→ **Task goal**:
Would you output the whole listing below, exactly as it reads?

Begin

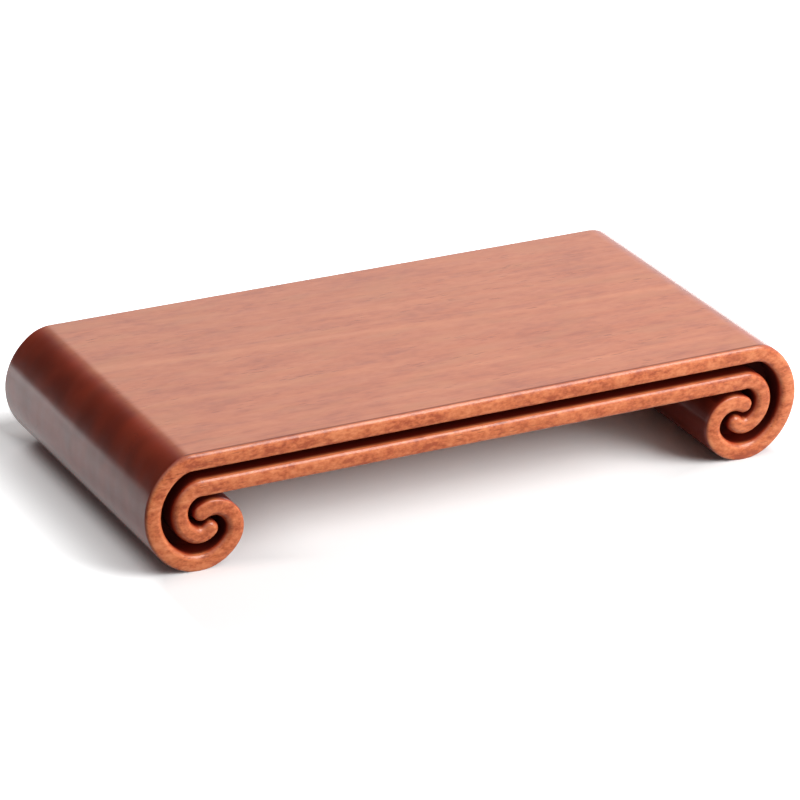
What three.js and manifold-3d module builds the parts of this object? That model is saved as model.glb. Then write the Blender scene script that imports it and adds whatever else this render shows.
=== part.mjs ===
// A low scroll-form display stand in red hardwood. Two thin boards lie one over the other and
// roll down and inwards at both ends, so that each end shows two sheets wound into one another.
// Sizes are in millimetres. X is the length, Y the depth with the front at -Y, Z is up, and the
// origin is on the floor under the middle of the stand.

import * as THREE from 'three';
import { mergeVertices } from 'three/addons/utils/BufferGeometryUtils.js';
import Module from 'manifold-3d';

const wasm = await Module();
wasm.setup();

// Overall size
const LENGTH = 300;
const DEPTH = 145;
const HEIGHT = 51.2;

// The two sheets and the open groove between them
const SHEET = 7.4;
const GROOVE = 4.3;
const GROOVE_DEPTH = 12;
const OUTER_ARRIS = 1.9;
const INNER_ARRIS = 1.0;
const ARRIS_STEPS = 2;

// The outer sheet's roll: round runs that meet in line, from the deck to the tip of the hook.
// The side and curl radii follow from the height of the stand and from the gaps.
const SHOULDER_RADIUS = 12.5;
const SHOULDER_SWEEP = THREE.MathUtils.degToRad(35.4);
const SIDE_SWEEP = THREE.MathUtils.degToRad(114.6);
const FOOT_RADIUS = 16.7;
const FOOT_SWEEP = THREE.MathUtils.degToRad(87.8);
const CURL_SWEEP = THREE.MathUtils.degToRad(86.1);
const HOOK_RADIUS = 9.6;
const HOOK_SWEEP = THREE.MathUtils.degToRad(66.8);
const MOUTH_GAP = 2.2;
const FOOT_FLAT = 0.4;

// The inner sheet's roll, which lies one sheet and one groove inside the outer one
const INNER_SHOULDER_RADIUS = 8;
const INNER_SHOULDER_SWEEP = THREE.MathUtils.degToRad(37.4);
const INNER_SIDE_SWEEP = THREE.MathUtils.degToRad(118.1);
const INNER_HOOK_RADIUS = 5.8;
const INNER_HOOK_SWEEP = THREE.MathUtils.degToRad(72.4);
const INNER_LEAD = 0.5;

// Steps along the rolls, and round the tips
const STEP_LENGTH = 2;
const TIP_SIDES = 20;

// Rails between the two boards, with shouldered tenons into the scroll ends
const RAIL_WIDTH = 22;
const TENON_LENGTH = 12;
const TENON_SHOULDER = 4;
const TENON_THICKNESS = 3;

// Loose tongues between each board and the scroll ends
const TONGUE_THICKNESS = 2.2;
const TONGUE_REACH = 5;
const TONGUE_END_STOP = 15;

// Blind pegs through the rails into both boards
const PEG_RADIUS = 2;
const PEG_REACH = 4;
const PEG_SPACING = 150;
const PEG_SIDES = 16;

// Clearance round every tenon, tongue and peg
const CLEARANCE = 0.3;

// Corners closer than this are one corner
const MERGE_DISTANCE = 1e-4;

// The lacquered wood is the smoothest, and the split bamboo of the pegs the roughest
const LACQUERED_WOOD = { color: 0xb4543a, roughness: 0.32, metalness: 0 };
const BARE_WOOD = { color: 0x8c3a28, roughness: 0.6, metalness: 0 };
const SPLIT_BAMBOO = { color: 0xc79a5e, roughness: 0.7, metalness: 0 };

// Levels worked out from the driving sizes
const PITCH = SHEET + GROOVE;
const UPPER_LEVEL = HEIGHT - SHEET / 2;
const LOWER_LEVEL = UPPER_LEVEL - PITCH;
const RAIL_LEVEL = (UPPER_LEVEL + LOWER_LEVEL) / 2;
const DECK_UNDERSIDE = LOWER_LEVEL - SHEET / 2;
const FOOT_LEVEL = SHEET / 2 - FOOT_FLAT;
const CURL_TOP_LEVEL = DECK_UNDERSIDE - MOUTH_GAP - SHEET / 2;
const ROLL_EDGE = LENGTH / 2 - SHEET / 2;
const CORE_DEPTH = DEPTH - 2 * GROOVE_DEPTH;

// How far a path with a radius of 1 falls, and moves outwards, between two headings
const fall = (from, to) => Math.cos(from) - Math.cos(to);
const reach = (from, to) => Math.sin(to) - Math.sin(from);

const SHOULDER_END = SHOULDER_SWEEP;
const SIDE_END = SHOULDER_END + SIDE_SWEEP;
const FOOT_END = SIDE_END + FOOT_SWEEP;
const CURL_END = FOOT_END + CURL_SWEEP;

const SIDE_RADIUS = (UPPER_LEVEL - FOOT_LEVEL - SHOULDER_RADIUS * fall(0, SHOULDER_END)
  - FOOT_RADIUS * fall(SIDE_END, Math.PI)) / fall(SHOULDER_END, SIDE_END);
const CURL_RADIUS = (FOOT_LEVEL - CURL_TOP_LEVEL - FOOT_RADIUS * fall(Math.PI, FOOT_END)
  - HOOK_RADIUS * fall(CURL_END, 2 * Math.PI)) / fall(FOOT_END, CURL_END);
const ROLL_START = ROLL_EDGE - SHOULDER_RADIUS * reach(0, SHOULDER_END)
  - SIDE_RADIUS * reach(SHOULDER_END, Math.PI / 2);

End

→ **Answer to the exercise**:
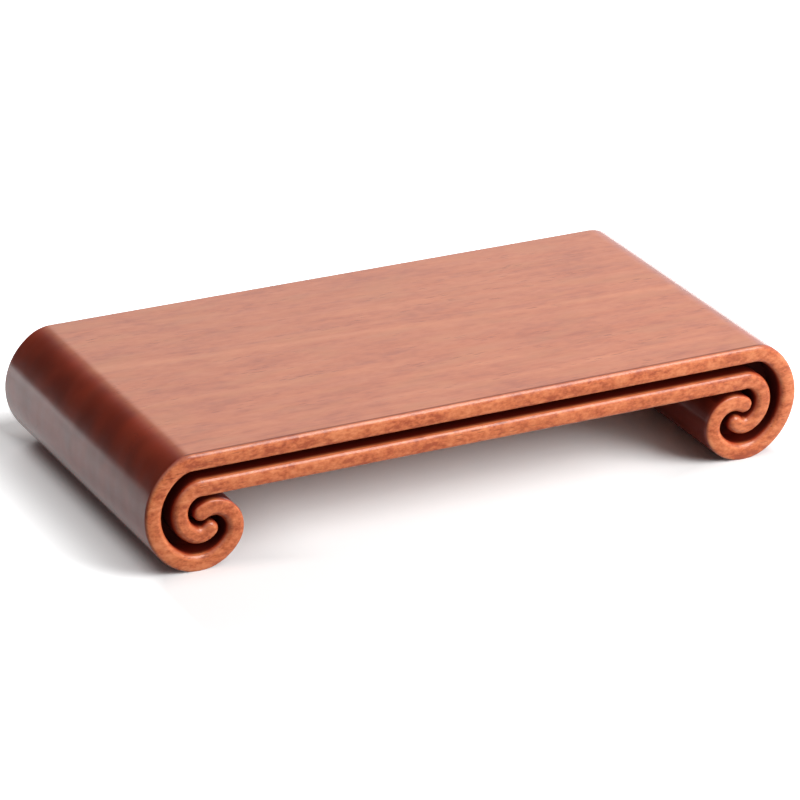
What three.js and manifold-3d module builds the parts of this object? That model is saved as model.glb. Then write the Blender scene script that imports it and adds whatever else this render shows.
=== part.mjs ===
// A low scroll-form display stand in red hardwood. Two thin boards lie one over the other and
// roll down and inwards at both ends, so that each end shows two sheets wound into one another.
// Sizes are in millimetres. X is the length, Y the depth with the front at -Y, Z is up, and the
// origin is on the floor under the middle of the stand.

import * as THREE from 'three';
import { mergeVertices } from 'three/addons/utils/BufferGeometryUtils.js';
import Module from 'manifold-3d';

const wasm = await Module();
wasm.setup();

// Overall size
const LENGTH = 300;
const DEPTH = 145;
const HEIGHT = 51.2;

// The two sheets and the open groove between them
const SHEET = 7.4;
const GROOVE = 4.3;
const GROOVE_DEPTH = 12;
const OUTER_ARRIS = 1.9;
const INNER_ARRIS = 1.0;
const ARRIS_STEPS = 2;

// The outer sheet's roll: round runs that meet in line, from the deck to the tip of the hook.
// The side and curl radii follow from the height of the stand and from the gaps.
const SHOULDER_RADIUS = 12.5;
const SHOULDER_SWEEP = THREE.MathUtils.degToRad(35.4);
const SIDE_SWEEP = THREE.MathUtils.degToRad(114.6);
const FOOT_RADIUS = 16.7;
const FOOT_SWEEP = THREE.MathUtils.degToRad(87.8);
const CURL_SWEEP = THREE.MathUtils.degToRad(86.1);
const HOOK_RADIUS = 9.6;
const HOOK_SWEEP = THREE.MathUtils.degToRad(66.8);
const MOUTH_GAP = 2.2;
const FOOT_FLAT = 0.4;

// The inner sheet's roll, which lies one sheet and one groove inside the outer one
const INNER_SHOULDER_RADIUS = 8;
const INNER_SHOULDER_SWEEP = THREE.MathUtils.degToRad(37.4);
const INNER_SIDE_SWEEP = THREE.MathUtils.degToRad(118.1);
const INNER_HOOK_RADIUS = 5.8;
const INNER_HOOK_SWEEP = THREE.MathUtils.degToRad(72.4);
const INNER_LEAD = 0.5;

// Steps along the rolls, and round the tips
const STEP_LENGTH = 2;
const TIP_SIDES = 20;

// Rails between the two boards, with shouldered tenons into the scroll ends
const RAIL_WIDTH = 22;
const TENON_LENGTH = 12;
const TENON_SHOULDER = 4;
const TENON_THICKNESS = 3;

// Loose tongues between each board and the scroll ends
const TONGUE_THICKNESS = 2.2;
const TONGUE_REACH = 5;
const TONGUE_END_STOP = 15;

// Blind pegs through the rails into both boards
const PEG_RADIUS = 2;
const PEG_REACH = 4;
const PEG_SPACING = 150;
const PEG_SIDES = 16;

// Clearance round every tenon, tongue and peg
const CLEARANCE = 0.3;

// Corners closer than this are one corner
const MERGE_DISTANCE = 1e-4;

// The lacquered wood is the smoothest, and the split bamboo of the pegs the roughest
const LACQUERED_WOOD = { color: 0xb4543a, roughness: 0.32, metalness: 0 };
const BARE_WOOD = { color: 0x8c3a28, roughness: 0.6, metalness: 0 };
const SPLIT_BAMBOO = { color: 0xc79a5e, roughness: 0.7, metalness: 0 };

// Levels worked out from the driving sizes
const PITCH = SHEET + GROOVE;
const UPPER_LEVEL = HEIGHT - SHEET / 2;
const LOWER_LEVEL = UPPER_LEVEL - PITCH;
const RAIL_LEVEL = (UPPER_LEVEL + LOWER_LEVEL) / 2;
const DECK_UNDERSIDE = LOWER_LEVEL - SHEET / 2;
const FOOT_LEVEL = SHEET / 2 - FOOT_FLAT;
const CURL_TOP_LEVEL = DECK_UNDERSIDE - MOUTH_GAP - SHEET / 2;
const ROLL_EDGE = LENGTH / 2 - SHEET / 2;
const CORE_DEPTH = DEPTH - 2 * GROOVE_DEPTH;

// How far a path with a radius of 1 falls, and moves outwards, between two headings
const fall = (from, to) => Math.cos(from) - Math.cos(to);
const reach = (from, to) => Math.sin(to) - Math.sin(from);

const SHOULDER_END = SHOULDER_SWEEP;
const SIDE_END = SHOULDER_END + SIDE_SWEEP;
const FOOT_END = SIDE_END + FOOT_SWEEP;
const CURL_END = FOOT_END + CURL_SWEEP;

const SIDE_RADIUS = (UPPER_LEVEL - FOOT_LEVEL - SHOULDER_RADIUS * fall(0, SHOULDER_END)
  - FOOT_RADIUS * fall(SIDE_END, Math.PI)) / fall(SHOULDER_END, SIDE_END);
const CURL_RADIUS = (FOOT_LEVEL - CURL_TOP_LEVEL - FOOT_RADIUS * fall(Math.PI, FOOT_END)
  - HOOK_RADIUS * fall(CURL_END, 2 * Math.PI)) / fall(FOOT_END, CURL_END);
const ROLL_START = ROLL_EDGE - SHOULDER_RADIUS * reach(0, SHOULDER_END)
  - SIDE_RADIUS * reach(SHOULDER_END, Math.PI / 2);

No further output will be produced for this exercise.